7. Modification of this Agreement
You agree that Stellaractive may modify this Agreement from time to time. You agree to be bound by any changes that Stellaractive may reasonably make to this Agreement.

8. Term/Cancellation
The term of this Agreement shall continue in full force and effect as long as You take advantage of and use Stellaractive Services such as Mobi Squirrel and the mcardbuilder.com.

In the event You cancel Your service, You will be charged in full for the entire month in which You canceled Your service. Account cancellations for Accounts with a negative balance will be passed on to collections, and all services rendered to the party with the negative balance will be terminated, including domain registrations.

9. Survival
The following sections shall survive the termination of this Agreement: 6 (Representations and Warranties, Limitation on Liability), 8 (Term: Termination), 10 (Severability), 11 (Notice) and 13 (General).

10. Severbility
If any term, provision, covenant or condition of this Agreement is held by a court of competent jurisdiction to be invalid or unenforceable, the remainder of the provisions hereof shall remain in full force and effect and shall not be affected, impaired or invalidated in any way. Accordingly, the parties agree that if any provisions are deemed not enforceable, they shall be deemed modified to the extent necessary to make them enforceable.

11. Notice
Any notice, request or demand that is required or permitted under the terms of this Agreement shall be in writing and shall be sent by reputable air courier, mail or telefacsimile, all postage and other charges prepaid, as the case may be, addressed to Stellaractive as follows to Stellaractive, 4849 SE Division St, Portland, Oregon 97206. Fax: 503-905-6139.

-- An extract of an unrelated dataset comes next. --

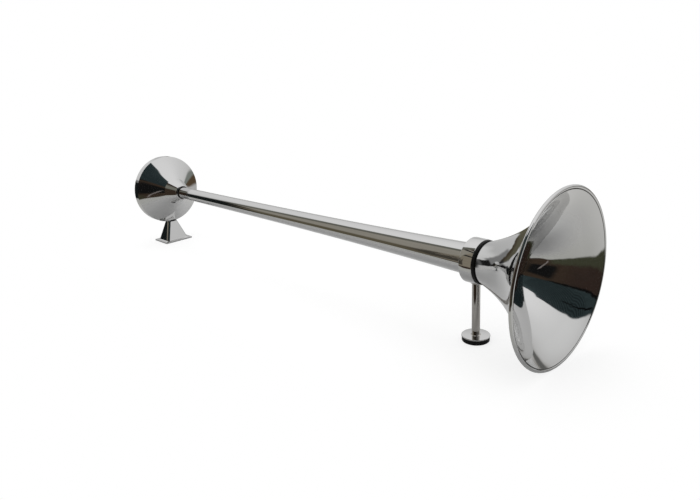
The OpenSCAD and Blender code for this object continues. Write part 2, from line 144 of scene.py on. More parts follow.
def make_camera():
    """Camera at the photograph's place, fitted to the bell, the tube, the housing and both feet."""
    focal_px = 632.29
    image_width_px = 700
    place = (0.99595, -0.51786, 0.30435)
    data = bpy.data.cameras.new("view")
    data.sensor_width = 36
    data.lens = focal_px / image_width_px * data.sensor_width
    data.clip_start = 0.01
    data.clip_end = 100
    camera = bpy.data.objects.new("view", data)
    bpy.context.scene.collection.objects.link(camera)
    turn = look_frame(yaw=2.38175, pitch=-0.30782, roll=-0.05408)
    camera.matrix_world = Matrix.Translation(place) @ turn.to_4x4()
    bpy.context.scene.camera = camera


# Node trees


class Tree:
    """Short calls that build a node tree."""

    def __init__(self, owner):
        owner.use_nodes = True
        self.tree = owner.node_tree
        self.tree.nodes.clear()

    def add(self, kind, settings=None, **inputs):
        node = self.tree.nodes.new("ShaderNode" + kind)
        for name, value in (settings or {}).items():
            setattr(node, name, value)
        for name, value in inputs.items():
            self.feed(node.inputs[name.replace("_", " ")], value)
        return node

    def feed(self, socket, value):
        if isinstance(value, bpy.types.NodeSocket):
            self.tree.links.new(value, socket)
        else:
            socket.default_value = value

    def math(self, operation, *values):
        node = self.add("Math", {"operation": operation})
        for socket, value in zip(node.inputs, values):
            self.feed(socket, value)
        return node.outputs[0]

    def product(self, first, *others):
        """Product of any number of values."""
        for other in others:
            first = self.math("MULTIPLY", first, other)
        return first

    def length(self, first, second):
        """Length of a vector with two parts at right angles."""
        squares = (self.math("MULTIPLY", part, part) for part in (first, second))
        return self.math("SQRT", self.math("ADD", *squares))

    def vector(self, operation, *values):
        node = self.add("VectorMath", {"operation": operation})
        for socket, value in zip(node.inputs, values):
            self.feed(socket, value)
        return node.outputs["Value" if operation == "DOT_PRODUCT" else "Vector"]

    def step(self, value, start, end, low=0.0, high=1.0):
        """Smooth step from low, where value is start, to high, where value is end."""
        node = self.add("MapRange", {"interpolation_type": "SMOOTHSTEP"}, Value=value)
        node.inputs["From Min"].default_value = start
        node.inputs["From Max"].default_value = end
        node.inputs["To Min"].default_value = low
        node.inputs["To Max"].default_value = high
        return node.outputs[0]

    def fall(self, value, start, end):
        """Smooth step from 1, where value is start, to 0, where value is end."""
        return self.step(value, start, end, low=1.0, high=0.0)

    def above(self, value, edge, soft):
        """1 where value is above the edge and 0 where it is below it. The change is soft wide."""
        return self.step(self.math("SUBTRACT", value, edge), -soft / 2, soft / 2)

    def below(self, value, edge, soft):
        """1 where value is below the edge and 0 where it is above it. The change is soft wide."""
        return self.fall(self.math("SUBTRACT", value, edge), -soft / 2, soft / 2)

    def window(self, value, start, end, soft):
        """1 between start and end, and 0 outside them, with edges that are soft wide."""
        rise = self.step(value, start - soft / 2, start + soft / 2)
        return self.product(rise, self.fall(value, end - soft / 2, end + soft / 2))

    def mix(self, factor, first, second):
        """Colour that goes from first to second as factor goes from 0 to 1."""
        node = self.add("Mix", {"data_type": "RGBA"})
        colour_sockets = (node.inputs[0], node.inputs[6], node.inputs[7])
        for socket, value in zip(colour_sockets, (factor, first, second)):
            self.feed(socket, value)
        return node.outputs[2]

    def noise(self, vector, scale=1.0, detail=2.0, roughness=0.5):
        node = self.add("TexNoise", Vector=vector, Scale=scale, Detail=detail, Roughness=roughness)
        return node.outputs["Fac"]

    def bump(self, height, strength, distance):
        """Normal of a surface with that relief."""
        return self.add("Bump", Height=height, Strength=strength, Distance=distance).outputs[0]

    def blend(self, factor, first, second):
        """Shader that goes from first to second as factor goes from 0 to 1."""
        node = self.add("MixShader", Fac=factor)
        self.feed(node.inputs[1], first.outputs[0])
        self.feed(node.inputs[2], second.outputs[0])
        return node


def rgb(red, green=None, blue=None):
    """Colour with its alpha. One number makes a grey."""
    return (red, red if green is None else green, red if blue is None else blue, 1)


# Studio


# Light that matt surfaces get from all sides, and the mean grey that polished ones mirror, which spun
# steel also glows with as painted light
EVEN_LIGHT = 0.86
STUDIO_MEAN = 0.34


class Sky:
    """Directions in degrees, and shapes drawn in them.

    Azimuth and elevation, az and el, wander a little: polish is never quite even, so no mirrored edge
    is quite straight. True_el doesn't wander. Right means towards larger azimuths, as in the mirror.
    """

    def __init__(self, t):
        self.t = t
        self.direction = t.add("TexCoord").outputs["Generated"]
        part = t.add("SeparateXYZ", Vector=self.direction)
        x, self.y, z = (part.outputs[name] for name in "XYZ")
        degrees = math.degrees(1)
        self.true_el = t.product(t.math("ARCSINE", z), degrees)
        azimuth = t.product(t.math("ARCTAN2", self.y, x), degrees)
        # The same angle measured from the tube's far end, where the first one jumps by a full turn
        back = t.product(t.math("ARCTAN2", self.y, t.product(x, -1.0)), degrees)
        wander = t.math("SUBTRACT", t.noise(self.direction, scale=3.0, detail=3.0), 0.5)
        ripple = t.math("SUBTRACT", t.noise(self.direction, scale=16.0), 0.5)
        self.az = t.math("ADD", azimuth, t.product(wander, 5.0))
        self.back = t.math("ADD", back, t.product(wander, 5.0))
        shift = t.math("ADD", t.product(wander, 3.0), t.product(ripple, 2.0))
        self.el = t.math("ADD", self.true_el, shift)

    def panel(self, az, el, soft, tilt=0.0, back=False):
        """1 inside a panel between two azimuths and two elevations, with soft edges.

        Tilt raises the panel for each degree from its first azimuth. With back, the azimuths are
        measured from the tube's far end.
        """
        t = self.t
        across = self.back if back else self.az
        height = t.math("SUBTRACT", self.el, t.product(t.math("SUBTRACT", across, az[0]), tilt))
        return t.product(t.window(across, *az, soft[0]), t.window(height, *el, soft[1]))

    def lay(self, base, colour, **shape):
        """Base with a panel of that colour over it."""
        return self.t.mix(self.panel(**shape), base, colour)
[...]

Such notice, request or demand shall be deemed to have been given or made: (i) on the next business day if sent by telefacsimile (with machine confirmation ), (ii) upon receipt if sent by courier, or (iii) upon receipt if sent mail.

12. Force Majeure
Stellaractive will make every effort to keep its Web site and Services operational. However, certain technical difficulties and other factors outside of its control may, from time to time, result in temporary service interruptions. You agree not to hold Stellaractive or its partners and or agents liable for any of the consequences of such interruptions.

13. General
13a. Governing Law; Arbitration
This Agreement shall be construed and controlled by the laws of the State of Oregon. The Parties shall first attempt in good faith to resolve any dispute arising out of or relating to this Agreement by negotiation. If the Parties are unable to resolve the dispute by negotiation, You agree that any and all disputes or claims against Stellaractive will be handled by an arbitrator of our hiring and decisions rendered by such arbitrator will be final and binding. In the arbitrator rules in our favor, You will be responsible for any and all costs related to or associated with such arbitration.

13b. Binding Effect
Subject to the limitations set forth herein, this Agreement will inure to the benefit of and be binding upon the parties, their successors, administrators, heirs, and permitted assigns.